My recollection of events and post-mortems from people within Sun about that
decision and other decisions surrounding x86 Solaris was that there was a
battle going on within Sun about what the future of Sun looked like (which
happens when a ship is sinking as Sun was). There were those who wanted to
double down on hardware, because it had always been their bread-and-butter and
was still their primary profit source. Putting Solaris on x86, as with putting
Mac OS on Mac clones, was cannibalizing their own hardware sales. Dell could
push out high quality x86 servers for half the price of Sun, and if someone
could put Solaris x86 on it, there wasn't much reason for companies to spend
the extra money for a Sun box (so the thinking went for the folks who were in
the "bet on hardware" camp at Sun). The other camp wanted to tackle Linux on
its on turf, and pushed for x86 support, free, and eventually open source. The
path to profits among that camp were a little less clear than the champions of
hardware, but they did have some successes eventually in getting Solaris open
sourced (but too late, as we all now know).

I dunno. By the time Solaris was Open Source, Linux was a better system for
most users, even pretty big users. And, then there was no entry point for Sun
into any company that had left behind Solaris on SPARC for Linux on x86. They
had no ties to SPARC, anymore, and no ties to Solaris. So, nothing left to
leverage for service revenue or anything else.
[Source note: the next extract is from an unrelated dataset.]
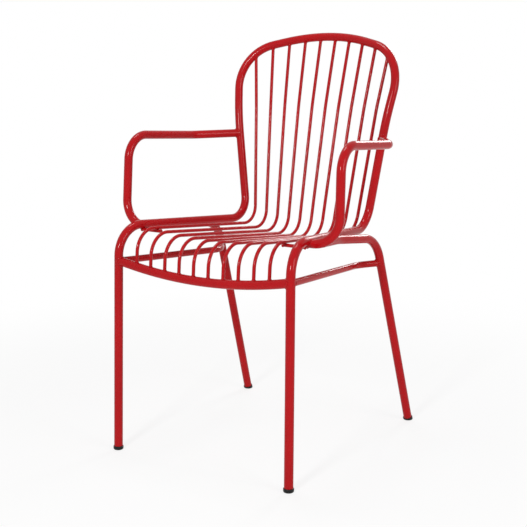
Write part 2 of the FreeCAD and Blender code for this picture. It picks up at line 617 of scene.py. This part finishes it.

The same battle played out at several other UNIX workstation vendors. Sun was
just the last one standing. SGI went whole-hog for Windows NT, trying to keep
their hardware business afloat (and failed, going through a couple of
acquisitions after the fact, and now they're what was formerly Rackable). I
don't know what Sun could have done to survive fighting a war on two fronts,
with Windows on the enterprise desktop/workstation side, and Linux on the
server side. They made it longer than most of their competitors in the space,
so maybe they made the right decisions but the innovator's dilemma just didn't
leave them a lot of options short of shrinking the company and changing its
focus and soul massively.